Comme elle ne constituait pas un « actif » au sens de la demande, les juges majoritaires ont déclaré que la fiducie ne pouvait pas exclure Mme A. du bénéfice du programme d’aide au loyer. La Metro Vancouver Housing n’était pas obligée d’accorder une aide au loyer à Mme A., mais elle était tenue de considérer sa demande. Elle a manqué à cette obligation parce qu’elle a omis de le faire lorsque Mme A. a présenté sa demande en 2015. Les juges majoritaires ont renvoyé l’affaire au juge de première instance pour que celui‑ci décide du montant de l’indemnisation que Mme A. devait recevoir. Ils ont affirmé que le montant accordé devait placer Mme A. dans une situation se rapprochant le plus possible de celle où elle se serait trouvée si la Metro Vancouver Housing n’avait pas manqué à son obligation.

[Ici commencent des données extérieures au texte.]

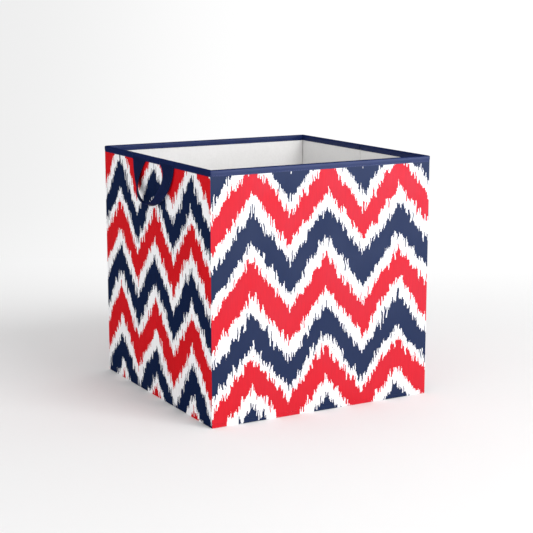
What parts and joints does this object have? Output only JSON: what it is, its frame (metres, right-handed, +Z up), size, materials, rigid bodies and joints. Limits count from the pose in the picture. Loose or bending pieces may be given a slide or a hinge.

Dans cette décision, la Cour suprême s’est penchée pour la première fois sur les fiducies de type Henson. Les juges majoritaires ont affirmé non pas qu’une telle fiducie ne pourrait jamais être considérée comme un actif, mais seulement que cela dépendrait des critères du programme particulier en cause.

Le personnel des communications de la Cour suprême du Canada rédige des causes en bref pour aider le public à mieux comprendre les décisions de la Cour; les causes en bref ne font pas partie des motifs de jugement de la Cour et elles ne doivent pas être utilisées lors d’une procédure judiciaire.